Capabilities of Data Discovery Software

There’s a wide range of data discovery platforms, meaning that listing specific features is pointless. Instead, let’s take a quick look at the broad capabilities that define these solutions:

(Graphical) front end for data manipulation Allows for data access and manipulation via visualizations of data sources and patterns in data. Instead of writing a query, you can simply click on a wedge of a pie chart to drill down, or choose a heat-map visualization for your data.
In-memory processing Processes data by storing it in RAM (random access memory) instead of writing it to disk. This gives them the processing power to blend massive data sets on a user’s laptop, instead of doing the blends in the database as traditional BI tools do. See our data blending report for more details.
Big data connections Supports direct connections to data sources, instead of confining access to sources within the semantic layer. Support for flat files (.xlsx, .csv etc.) is nearly universal, as is support for SQL databases. Beyond that, the range of data sources a tool can connect to is generally a point of competitive differentiation.
Data cleaning/preparation Offers features for cleaning and preparing data, since analysts can’t rely on pre-integration of data sources via a semantic layer. These features are for normalizing dimensions, removing trailing spaces, testing the accuracy of joins etc. on the fly.

Note: Several of these definitions of data discovery capabilities were adapted from Gartner research reports, specifically What Data Discovery Means for You by Joao Tapadinhas and Dan Sommer (available to Gartner clients).

Types of Data Discovery Tools

Data discovery has been an emerging market for at least a decade, but instead of solidifying around a core set of concepts and features, the market has continued to evolve.

Data discovery functionality has also been added to traditional systems that use semantic layers, though such systems will still be overkill for many small businesses.

There are essentially three categories of data discovery solutions currently on the market:

  • “Search engine”-like tools for textual searches of data
  • Visual interaction tools that provide a graphical front-end for data manipulation
  • “AI”-based tools that do the bulk of the pattern recognition for you

Visual data interaction tools are analytics tools that directly access data sources instead of going through a semantic layer. They allow users to process massive datasets on their laptops (via in-memory caching engines) and spot patterns using a visual interface.

Data visualizations in data discovery tool Tableau

Data visualizations in Tableau

The point of a visual data discovery tool isn’t simply to crunch numbers and then output pretty charts and graphs, which can easily be done with Excel and Powerpoint. Instead, these tools are for interactive manipulation of data via visualizations.

For example, you can click on a particular city in a heat-map to begin analyzing sales just within that city’s stores.
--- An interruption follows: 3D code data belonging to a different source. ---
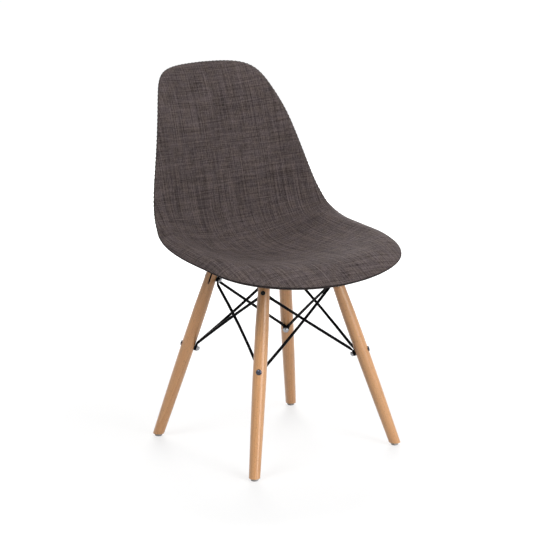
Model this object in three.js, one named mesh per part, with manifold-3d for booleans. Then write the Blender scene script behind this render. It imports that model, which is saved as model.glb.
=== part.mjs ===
// Side chair: an upholstered bucket shell on four splayed beech legs with crossed steel rods.
// Millimetres, +Z up. The sitter faces -Y, +X is to the sitter's left, and the chair stands on z = 0.

import * as THREE from 'three';
import { mergeVertices } from 'three/addons/utils/BufferGeometryUtils.js';
import Module from 'manifold-3d';

const wasm = await Module();
wasm.setup();

// Fits: what lies on a neighbour keeps the seat gap, and what turns or slides in keeps it all round
const seatGap = 0.3;
const overrun = 8;

// Shell: its centre line in side view, measured on the upholstered face
const seatHeight = 424;
const backRise = 393.9;
const shellDepth = 506.2;
const shellSetback = 12.1;
const depthShares = [0, 0.148, 0.267, 0.387, 0.509, 0.629, 0.747, 0.803, 0.824, 0.864, 0.901, 0.943, 1];
const riseShares = [0.056, 0.046, 0.029, 0.008, -0.004, 0, 0.056, 0.207, 0.357, 0.524, 0.699, 0.858, 1];

// Shell: how far its sides stand up out of the centre line, as a bowl that steepens outwards
const shellWidth = 508.1;
const bowlHeight = 96.2;
const bowlPower = 2.2;
const bowlShares = [0.28, 0.29, 0.46, 0.6, 0.76, 0.87, 0.92, 0.79, 0.7, 0.87, 1, 0.92, 0.95];

// Shell: its outline laid flat, from the middle of the front edge round one side to the middle of the top
const widthShares = [0, 0.274, 0.552, 0.822, 0.984, 1, 0.999, 0.977, 0.944, 0.915, 0.858, 0.781, 0.704,
  0.618, 0.513, 0.251, 0];
const lengthShares = [0, 0, 0.016, 0.055, 0.132, 0.218, 0.298, 0.385, 0.473, 0.566, 0.652, 0.734, 0.821,
  0.895, 0.977, 1, 1];
const middleShare = 0.48;

// Shell: its edge rolls outward and down, widest round the seat
const rollWidth = 75;
const rollDrop = 37.2;
const rollWidthShares = [1, 1, 0.96, 0.91, 0.83, 0.8, 0.77, 0.72, 0.59, 0.45, 0.37, 0.32, 0.29, 0.27, 0.27,
  0.27, 0.27];
const rollDropShares = [1, 0.95, 0.92, 0.87, 0.85, 0.85, 0.92, 0.9, 0.7, 0.48, 0.41, 0.34, 0.29, 0.25,
  0.22, 0.18, 0.09];

// Shell: its layers, from the sitter down, and the dark binding in the seam between the two covers
const coverThickness = 1;
const foamThickness = 8;
const foamEdgeThickness = 3;
const coreThickness = 5;
const bindingDiameter = 2.8;

// Shell: the net that its layers share, as rings round the middle and spokes to the edge. The spokes meet
// the outline closer together at its corners
const ringShares = [0, 0.13, 0.25, 0.37, 0.49, 0.6, 0.71, 0.81, 0.9, 0.955, 0.985, 1];
const spokes = 46;
const spokeShares = [0, 0.065, 0.13, 0.18, 0.225, 0.275, 0.345, 0.42, 0.475, 0.53, 0.61, 0.715, 0.8, 0.845,
  0.885, 0.935, 1];
const bindingSides = 6;

// Mounts: a boss on the shell, a rubber spacer, a threaded insert and a screw
const mountRise = 4.9;
const bossDiameter = 34;
const spacerDiameter = 28;
const spacerThickness = 6;
const insertDiameter = 9;
const insertLength = 8;
const screwDiameter = 6;
const screwHeadDiameter = 11;
const screwHeadHeight = 4;
const screwTipSetback = 0.9;

// Brackets: a bent strap from the slot in each leg to a screw under the shell
const strapThickness = 3;
const strapWidth = 20;
const strapBend = 5;
const strapReach = 26;
const strapEndMargin = 12;
const tabEndMargin = 14;

// Bolts through the legs: heads outside, cap nuts inside
const boltDiameter = 6;
const upperBoltDrop = 25;
const lowerBoltHeight = 214;
const upperHeadDiameter = 10;
const upperHeadHeight = 2.5;
const lowerHeadDiameter = 13;
const lowerHeadHeight = 2.5;
const nutWidth = 12;
const nutHeight = 3.5;
const nutDomeDiameter = 11;
const nutDomeHeight = 3.5;
const nutEngagement = 4.5;

// Legs: where each axis meets the floor and where its top end is, from the middle of the chair
const frontFootSide = 196.5;
const frontFootReach = 192.5;
const frontTopSide = 93.5;
const frontTopReach = 90;
const rearFootSide = 190;
const rearFootReach = 176;
const rearTopSide = 96;
const rearTopReach = 86;
const legTopClearance = 6.4;
const legDiameter = 30;
const legDiameterShares = [0.83, 0.985, 1, 0.925, 0.81];
const legFootHeight = 6;
const slotEndClearance = 2;

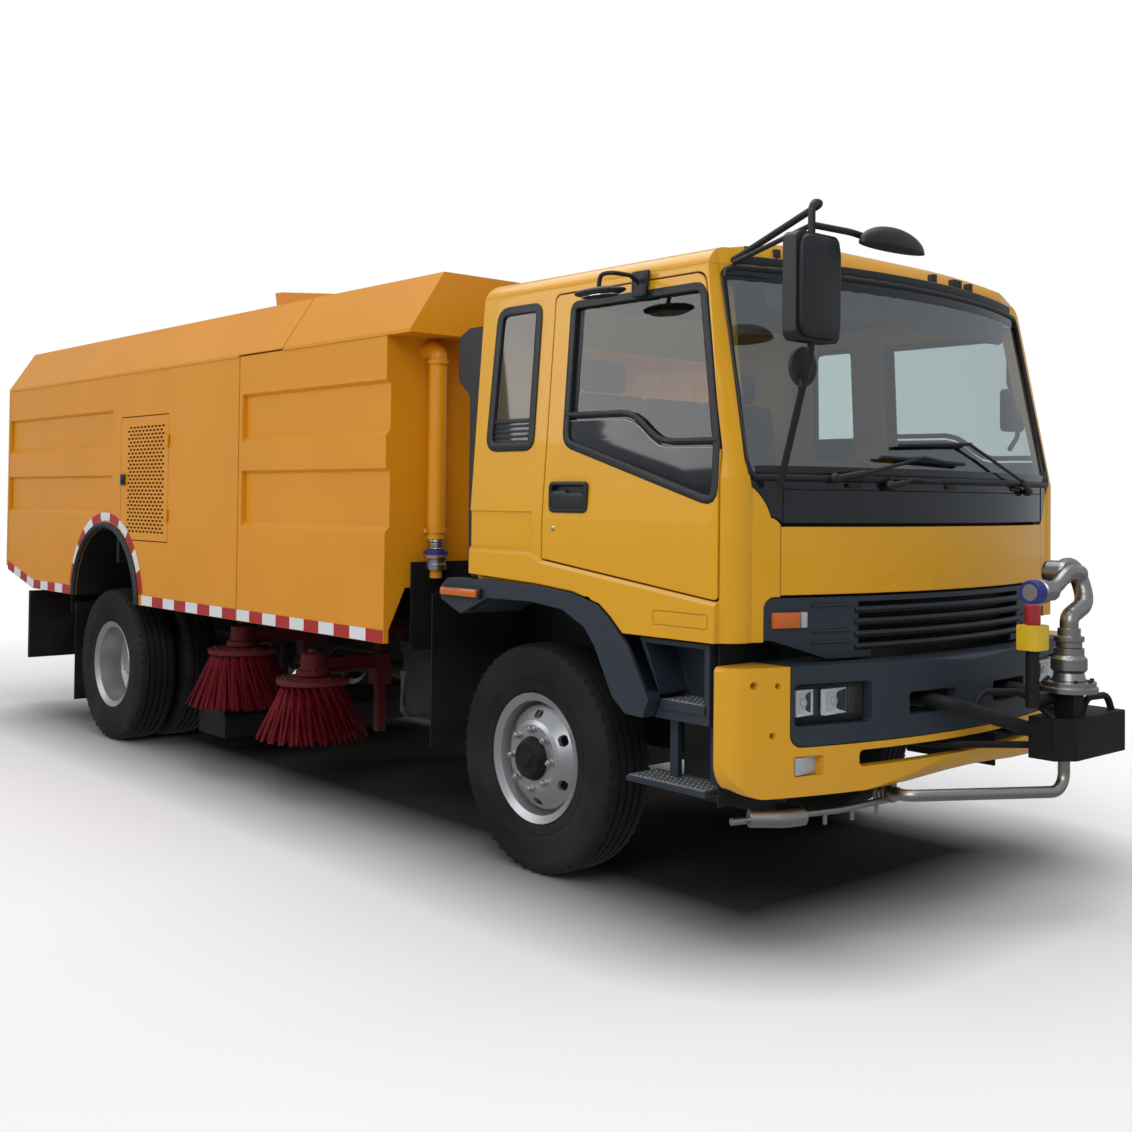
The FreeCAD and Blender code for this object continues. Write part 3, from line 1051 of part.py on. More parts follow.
# ---------------------------------------------------------------- brushes
def brush(name, place):
    """A disc brush: a turned plate and hub, with flared tufts set round its rim."""
    outline = [(0, "brush_tall - 62"), ("brush_plate - 45", "brush_tall - 62"),
               ("brush_plate", "brush_tall - 30"),
               ("brush_plate", "brush_tall - 12"), (150, "brush_tall"), (0, "brush_tall")]
    body = turned_body(name, outline, "V_Axis")
    lean = 27
    for row, (count, top_r, size, long) in enumerate(((22, 183, 21, 350), (14, 140, 18, 322))):
        tuft = body.newObject("PartDesign::AdditiveWedge", "%s_tuft_%d" % (name, row))
        for key, value in (("Xmin", -size), ("Xmax", size), ("Zmin", -size * 0.8), ("Zmax", size * 0.8),
                           ("Ymin", 0), ("Ymax", long),
                           ("X2min", -size * 0.55), ("X2max", size * 0.55), ("Z2min", -size * 0.5),
                           ("Z2max", size * 0.5)):
            setattr(tuft, key, value)
        tip = top_r + math.tan(math.radians(lean)) * 310
        turn = FreeCAD.Rotation(WAYS["Y"], -lean).multiply(FreeCAD.Rotation(WAYS["X"], 90))
        tuft.AttachmentSupport = [(origin_part(body, "XY_Plane"), "")]
        tuft.MapMode = "FlatFace"
        tuft.AttachmentOffset = FreeCAD.Placement(FreeCAD.Vector(tip, 0, 10), turn)
        polar(body, tuft, "Z_Axis", count)
    node(at(body, *place))


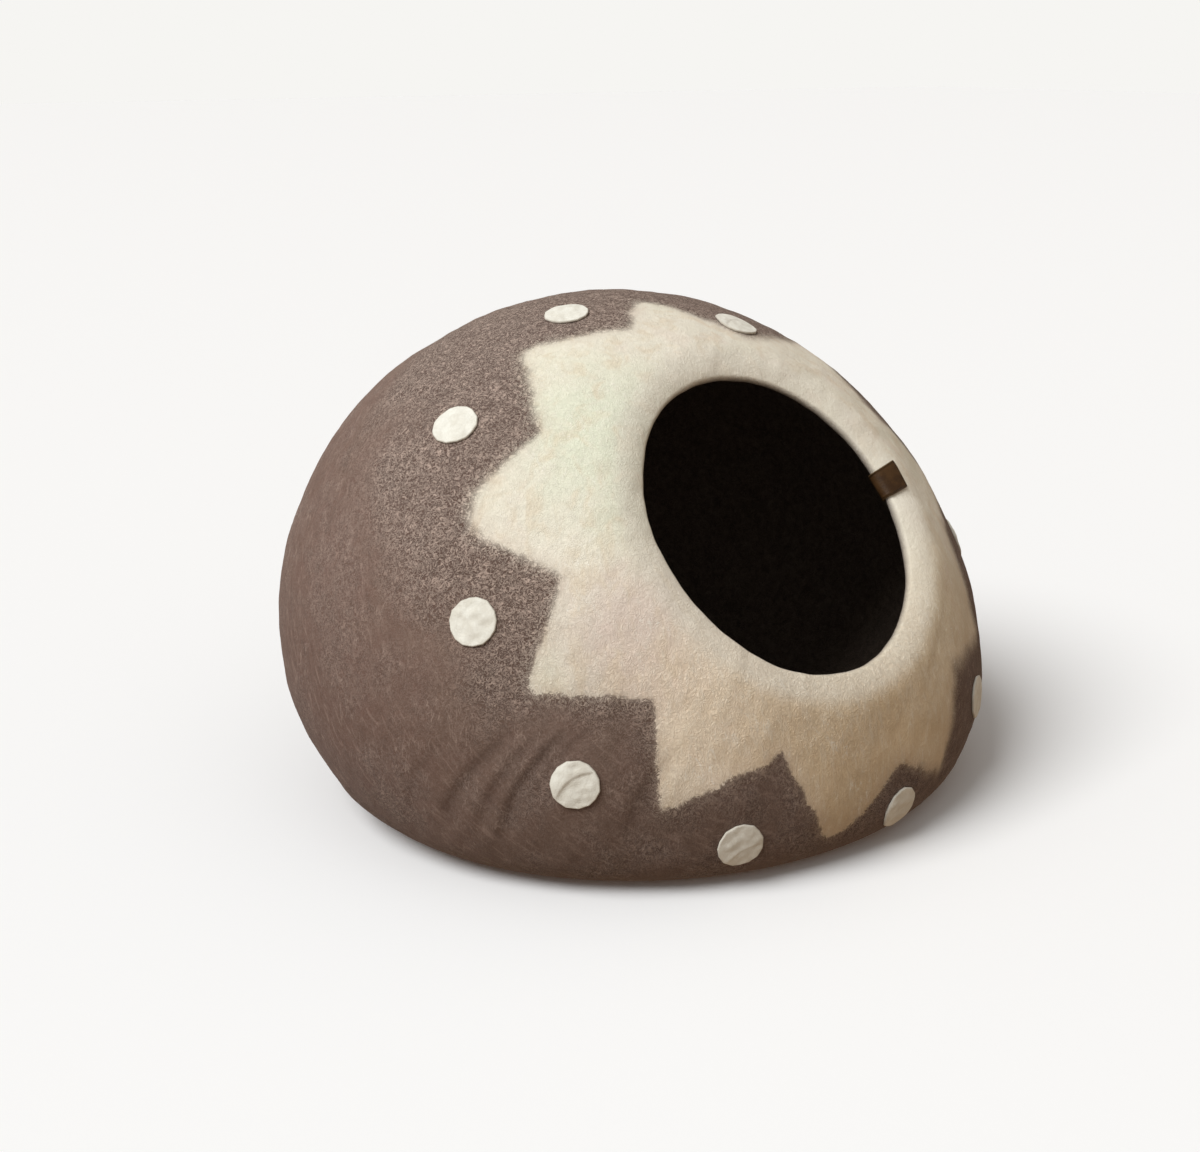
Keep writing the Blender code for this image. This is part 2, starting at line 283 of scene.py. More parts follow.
def cast(directions):
    """Where lines from the eye point leave the outer shape, by halving."""
    unit = directions / np.linalg.norm(directions, axis=-1, keepdims=True)
    near = np.zeros(unit.shape[:-1])
    far = np.full(unit.shape[:-1], 2 * HALF_WIDTH)
    for _ in range(HALVINGS):
        half = (near + far) / 2
        inside = level(EYE + unit * half[..., None]) < 0
        near = np.where(inside, half, near)
        far = np.where(inside, far, half)
    return EYE + unit * near[..., None]


def crease_depth(points):
    """How far the leaning creases sink: a bell across each arc, faded at its ends, and the deepest where two meet."""
    plan_angle = np.degrees(np.arctan2((points[..., 1] - lean_at(points[..., 2])) / DEPTH_SHARE, points[..., 0]))
    height = points[..., 2] + BASE_DROP
    sunk = np.zeros(height.shape)
    for row in CREASES:
        crease = dict(zip(CREASE_COLUMNS, row))
        along = (height - crease["foot"]) / (crease["top"] - crease["foot"])
        centre = crease["angle_foot"] + (crease["angle_top"] - crease["angle_foot"]) * along
        centre += CREASE_BEND * along * np.abs(along)
        across = np.radians(plan_angle - centre) * PLAN_RADIUS / crease["half_width"]
        across *= np.where(across < 0, CREASE_STEEP_SIDE, CREASE_SOFT_SIDE)
        ends = np.exp(-((1.7 * along - 0.85) ** 4))  # 1 along its middle and 0.6 at its top and foot
        sunk = np.maximum(sunk, crease["depth"] * ends * np.exp(-(across**2)))
    return sunk


def creased(points):
    """The points moved inwards by the creases."""
    return points - facing(points) * crease_depth(points)[..., None]


def waves(points, lengths, height, seed):
    """Soft unevenness: a sum of plane waves of random direction and phase, each as high as it is long."""
    random = np.random.default_rng(seed)
    total = np.zeros(points.shape[:-1])
    for length in lengths:
        for _ in range(WAVES_EACH):
            way = random.normal(size=3)
            way *= 2 * np.pi / length / np.linalg.norm(way)
            total += length / max(lengths) * np.sin(points @ way + random.uniform(0, 2 * np.pi))
    return height * total / np.sqrt(WAVES_EACH / 2 * len(lengths))


def uneven(points, seed):
    """How far the felt stands proud of its even shape: lumps, dimples and upright pleats, none where it rests."""
    proud = waves(points, *LUMPS, seed) + waves(points, *DIMPLES, seed + 1)
    proud += waves(points * PLEAT_STRETCH, *PLEATS, seed + 2)
    return proud * np.clip((points[..., 2] + BASE_DROP - EVEN_FOOT) / EVEN_FADE, 0, 1)


def base_edge(turn):
    """The edge of what lies on the floor, at a plan angle."""
    y = DEPTH_SHARE * BASE_FLAT * np.sin(turn) + lean_at(-BASE_DROP)
    return np.stack([BASE_FLAT * np.cos(turn), y, np.full(turn.shape, -BASE_DROP)], axis=-1)


def rim_way(turns):
    """Directions from the eye point to the rim, for turns round the opening."""
    return OUT + OPENING_WIDE * np.cos(turns)[:, None] * RIGHT + OPENING_TALL * np.sin(turns)[:, None] * UP


def rim_cone(turns):
    """The angle at the eye point between the middle of the opening and its rim, for true angles round it."""
    return np.arctan(1 / np.hypot(np.cos(turns) / OPENING_WIDE, np.sin(turns) / OPENING_TALL))


def from_rim(points):
    """Turn round the opening, reach from its rim along the outer shape, and the way that leads straight from it."""
    way = points - EYE
    turns = np.arctan2(way @ UP, way @ RIGHT)
    sideways = np.cos(turns)[..., None] * RIGHT + np.sin(turns)[..., None] * UP
    start = rim_cone(turns)
    cone = np.arccos(way @ OUT / np.linalg.norm(way, axis=-1))
    cones = (start[..., None] + (cone - start)[..., None] * np.linspace(0, 1, REACH_STEPS + 1))[..., None]
    path = cast(np.cos(cones) * OUT + np.sin(cones) * sideways[..., None, :])
    reach = np.linalg.norm(np.diff(path, axis=-2), axis=-1).sum(-1) * np.sign(cone - start)
    return turns, reach, np.cos(cone)[..., None] * sideways - np.sin(cone)[..., None] * OUT


def section(at):
    """Middle of the felt, its outward direction and the way off its rim: a plate bent inwards at the rim."""
    out = facing(at)
    _, reach, ahead = from_rim(at)
    ahead -= (ahead * out).sum(-1, keepdims=True) * out
    ahead /= np.linalg.norm(ahead, axis=-1, keepdims=True)
    left = np.clip(1 - reach / TURN_WIDTH, 0, 1)[..., None]
    steep = -2 * TURN_IN / TURN_WIDTH * left
    middle = creased(at) - out * (WALL / 2 + TURN_IN * left**2)
    turned_out = (out + ahead * steep) / np.hypot(1, steep)
    turned_ahead = (ahead - out * steep) / np.hypot(1, steep)
    return middle, turned_out, turned_ahead


def outer_side(at, lift=0.0):
    """Points that far off the outer side of the felt, with its unevenness."""
    middle, out, _ = section(at)
    return middle + (WALL / 2 + lift + uneven(at, OUTER_SEED))[..., None] * out


def inner_side(at, lift=0.0):
    """Points that far off the inner side of the felt, with an unevenness of its own."""
    middle, out, _ = section(at)
    return middle - (WALL / 2 + lift + uneven(at, INNER_SEED))[..., None] * out


def lip(at, lift, steps):
    """Half a circle round the edge of the rim, from the outer side to the inner side."""
    middle, out, ahead = section(at)
    first, last = uneven(at, OUTER_SEED), uneven(at, INNER_SEED)
    rows = []
    for angle in np.linspace(0, np.pi, steps + 1)[1:-1]:
        share = angle / np.pi
        radius = WALL / 2 + lift + first * (1 - share) + last * share
        rows.append(middle + radius[..., None] * (out * np.cos(angle) - ahead * np.sin(angle)))
    return rows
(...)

You can then add another dimension to your map—say, aggregate payroll expenses per store—to blend sales and payroll data and spot new patterns.

As you click on visualization elements and drag and drop dimensions and measures into your visualizations, an engine within the data discovery tool translates your gestures into SQL queries. Changing the visualization automatically refreshes it with newly processed data from your databases.

These tools thus allow for highly interactive and sophisticated database querying without forcing users to learn SQL. Moreover, they allow users to access and blend data from multiple data sources that haven’t been integrated via a semantic layer.

Visual data interaction tools are thus known as “self-service” BI tools, since business analysts can get the data they need and analyze it in the ways they want without involving IT in the workflow.

Originally, visual data interaction tools were designed to supplement the capabilities of an existing BI system. As they’ve evolved, however, they’ve incorporated more and more of the capabilities that used to be found only in traditional systems. Many organizations—especially smaller ones—are now exclusively relying on this form of data discovery as their dominant analytics platform.

Visual data interaction tools make up the bulk of the data discovery market, and frequently data discovery is used as a synonym for business analytics via interactive visualizations.

“Search engine-like” tools are a niche category in data discovery. They’re specifically for performing keyword searches of large collections of files, and they feature an interface similar to that of web search engines such as Google and Bing. Search-based tools harness text mining technology to allow users to search keywords within files and documents:

Data discovery using keyword searches and word clouds in WebFOCUS

Data discovery using keyword searches and word clouds in WebFOCUS

Search-based tools are clearly not the best choice for dealing with numerical values, which are, of course, absolutely central to business analysis. Instead, this form of data discovery is used by organizations with massive collections of unstructured textual data (surveys, documents, presentations, product literature etc.) sitting in numerous data siloes.

Without search-based data discovery, employees may never be able to track down the documents they need on their own. These tools thus enable better information-sharing, at the same time cutting down on the time that information “gatekeepers” have to spend tracking down documents for co-workers. Most small businesses won’t need them.

“AI”-based tools. Visual data interaction tools can be used to support pattern via machine learning (or “AI” in layman’s terms). Generally this requires integration with a variety of other tools and technologies ranging from the statistical programming language “R” to Apache Spark (a framework for programming machine-learning algorithms in cluster computing environments).

“AI-based” data discovery tools directly leverage machine learning to spot patterns for users, instead of enabling users to spot patterns themselves through visual analysis. These tools then output visualizations and can even express the patterns they find in narrative form for users (for example, they can output a sentence stating “Q4 revenue down 2.1 percent in Kentucky branch stores served by X, Y and Z distributors.”

Don’t assume that a HAL 9000 will replace your analysts anytime soon, however. Human beings still need to vet the patterns to make sure that they’re truly significant, and once a pattern has been spotted, users can continue to refine the analysis by asking new questions of the tool, similar to the workflow in a visual data interaction tool.

Examples of “AI”-based data discovery tools include IBM Watson and Salesforce BeyondCore. This is still an emerging market, and while promising, these solutions are too expensive and technologically immature for SMB users at present. Most SMBs will be better served exploring the wide range of visual data interaction tools on the market.

Note: Several of these definitions of categories in the data discovery market were adapted from Gartner research reports, specifically What Data Discovery Means for You by Joao Tapadinhas and Dan Sommer (available to Gartner clients).